▸ What you should do:
Restate the complete material exactly.

▸ Supplied information:
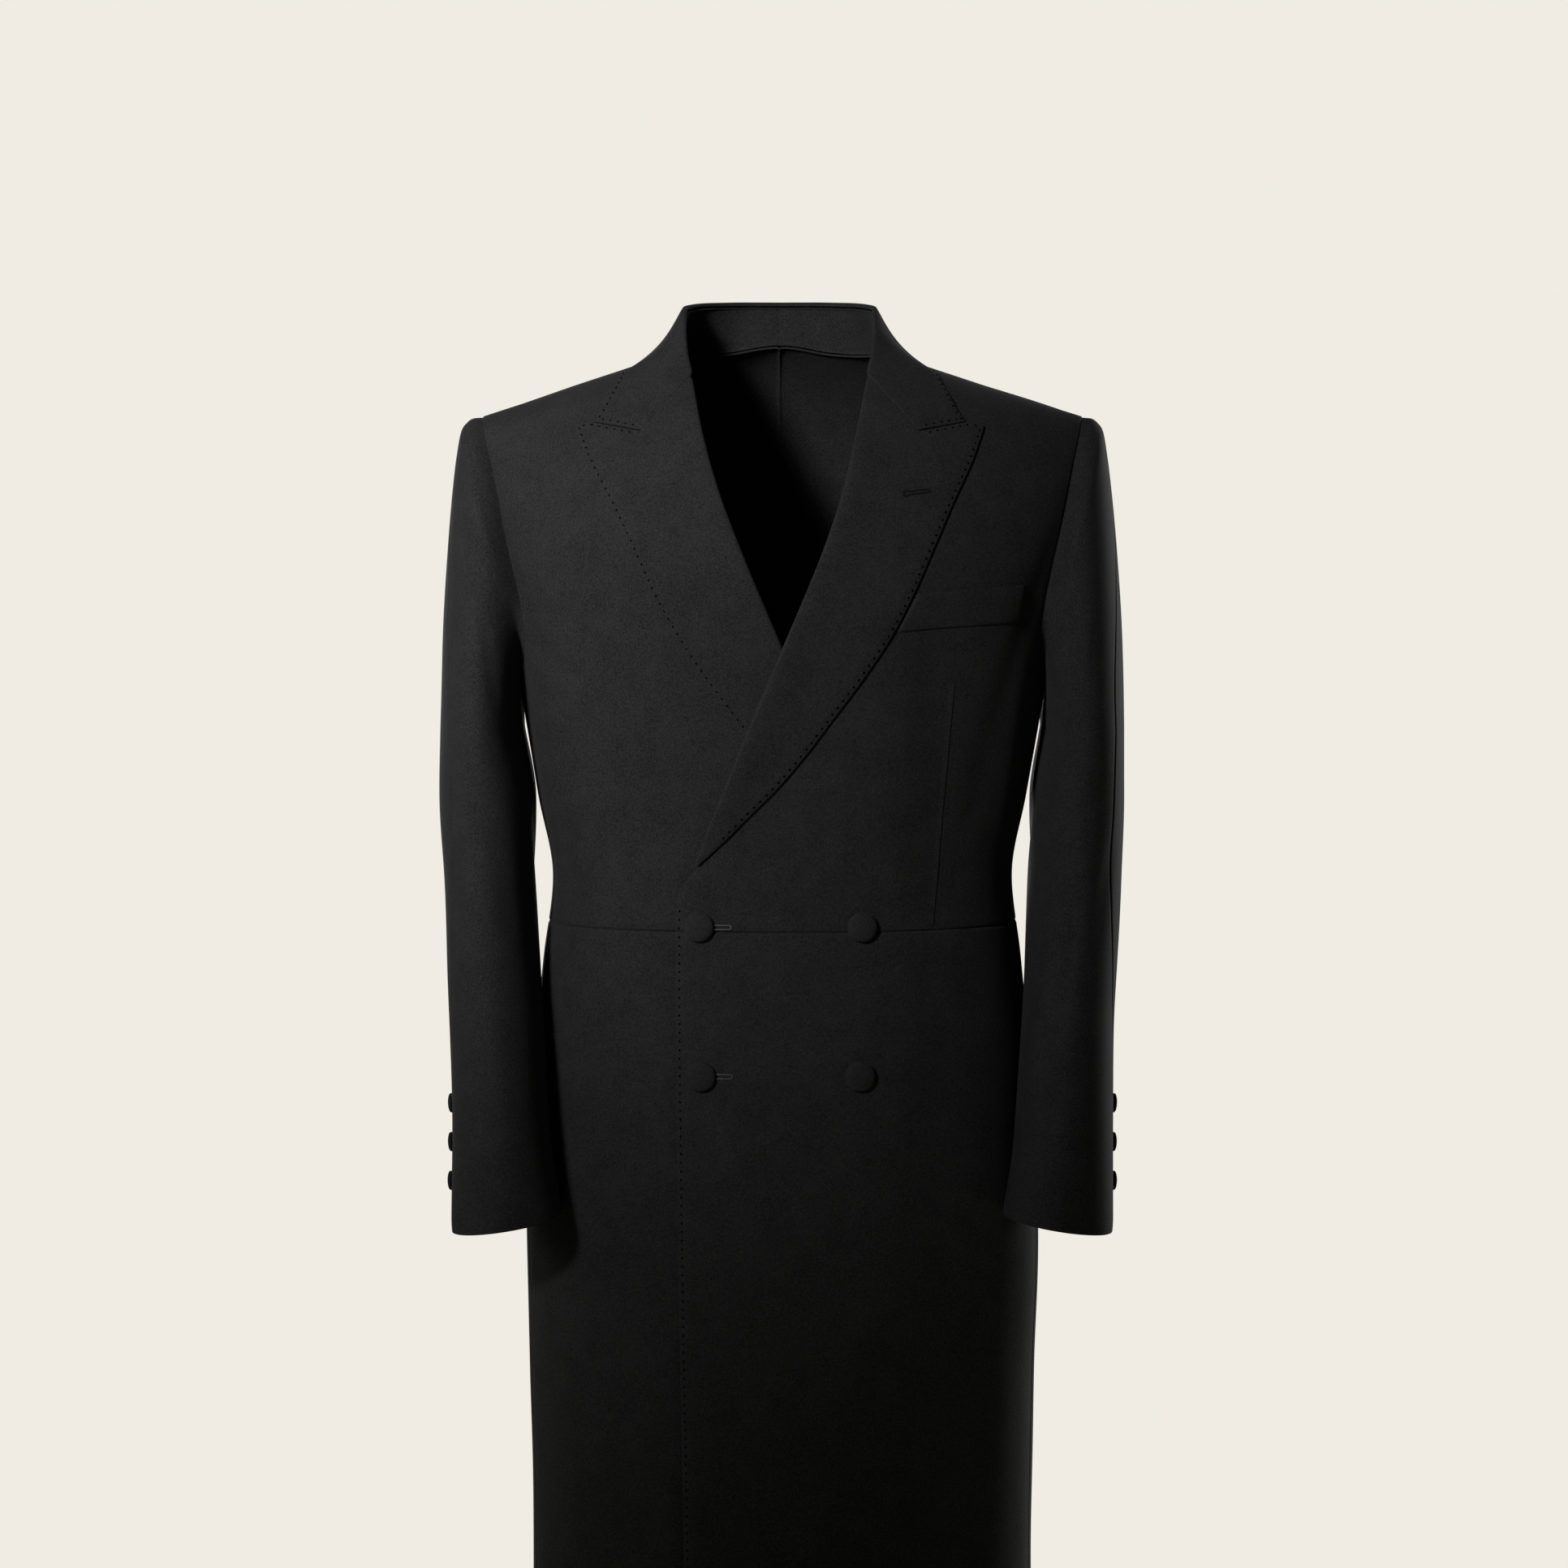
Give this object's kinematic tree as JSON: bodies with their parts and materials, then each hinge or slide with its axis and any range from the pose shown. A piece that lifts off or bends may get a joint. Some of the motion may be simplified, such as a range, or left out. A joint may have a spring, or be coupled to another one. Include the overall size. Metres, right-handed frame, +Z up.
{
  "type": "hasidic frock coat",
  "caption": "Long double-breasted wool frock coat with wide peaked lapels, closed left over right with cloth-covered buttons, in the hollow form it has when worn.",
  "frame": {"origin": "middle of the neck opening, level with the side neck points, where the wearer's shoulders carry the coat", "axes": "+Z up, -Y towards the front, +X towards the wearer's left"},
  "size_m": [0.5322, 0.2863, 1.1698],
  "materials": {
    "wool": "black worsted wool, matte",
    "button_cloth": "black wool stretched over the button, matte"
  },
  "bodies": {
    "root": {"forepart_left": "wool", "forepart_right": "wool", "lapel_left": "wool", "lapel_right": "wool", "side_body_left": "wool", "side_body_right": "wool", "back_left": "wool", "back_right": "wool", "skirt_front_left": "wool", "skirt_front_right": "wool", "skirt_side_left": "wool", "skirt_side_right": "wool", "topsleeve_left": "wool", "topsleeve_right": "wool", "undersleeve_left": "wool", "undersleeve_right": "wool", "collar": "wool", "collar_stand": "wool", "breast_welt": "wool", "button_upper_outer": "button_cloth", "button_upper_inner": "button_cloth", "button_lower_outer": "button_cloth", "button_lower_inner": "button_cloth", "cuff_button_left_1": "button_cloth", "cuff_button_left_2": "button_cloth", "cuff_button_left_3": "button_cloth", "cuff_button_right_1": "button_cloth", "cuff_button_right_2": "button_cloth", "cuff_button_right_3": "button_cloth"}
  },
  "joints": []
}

▸ Solution:
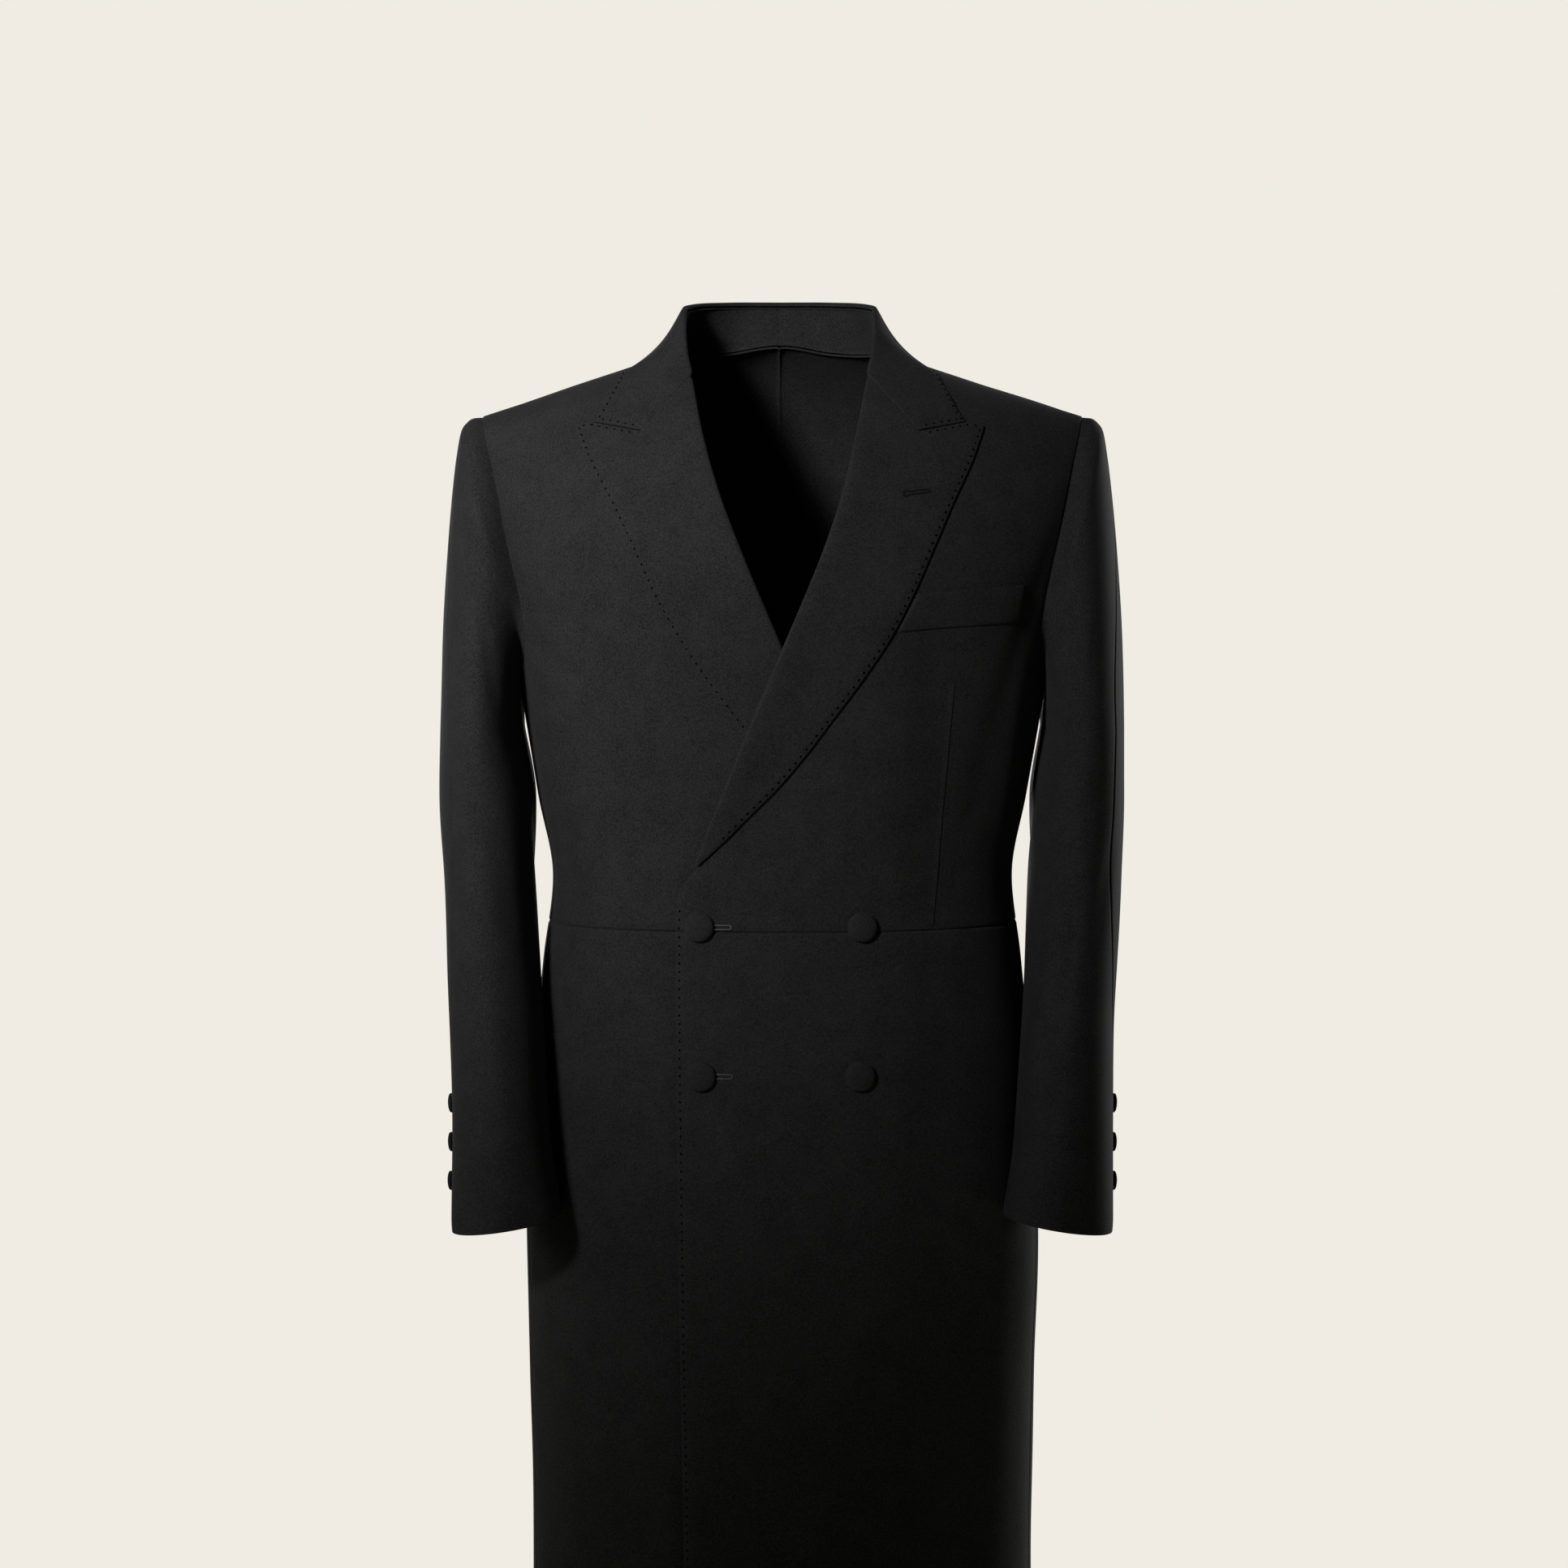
Give this object's kinematic tree as JSON: bodies with their parts and materials, then each hinge or slide with its axis and any range from the pose shown. A piece that lifts off or bends may get a joint. Some of the motion may be simplified, such as a range, or left out. A joint may have a spring, or be coupled to another one. Include the overall size. Metres, right-handed frame, +Z up.
{
  "type": "hasidic frock coat",
  "caption": "Long double-breasted wool frock coat with wide peaked lapels, closed left over right with cloth-covered buttons, in the hollow form it has when worn.",
  "frame": {"origin": "middle of the neck opening, level with the side neck points, where the wearer's shoulders carry the coat", "axes": "+Z up, -Y towards the front, +X towards the wearer's left"},
  "size_m": [0.5322, 0.2863, 1.1698],
  "materials": {
    "wool": "black worsted wool, matte",
    "button_cloth": "black wool stretched over the button, matte"
  },
  "bodies": {
    "root": {"forepart_left": "wool", "forepart_right": "wool", "lapel_left": "wool", "lapel_right": "wool", "side_body_left": "wool", "side_body_right": "wool", "back_left": "wool", "back_right": "wool", "skirt_front_left": "wool", "skirt_front_right": "wool", "skirt_side_left": "wool", "skirt_side_right": "wool", "topsleeve_left": "wool", "topsleeve_right": "wool", "undersleeve_left": "wool", "undersleeve_right": "wool", "collar": "wool", "collar_stand": "wool", "breast_welt": "wool", "button_upper_outer": "button_cloth", "button_upper_inner": "button_cloth", "button_lower_outer": "button_cloth", "button_lower_inner": "button_cloth", "cuff_button_left_1": "button_cloth", "cuff_button_left_2": "button_cloth", "cuff_button_left_3": "button_cloth", "cuff_button_right_1": "button_cloth", "cuff_button_right_2": "button_cloth", "cuff_button_right_3": "button_cloth"}
  },
  "joints": []
}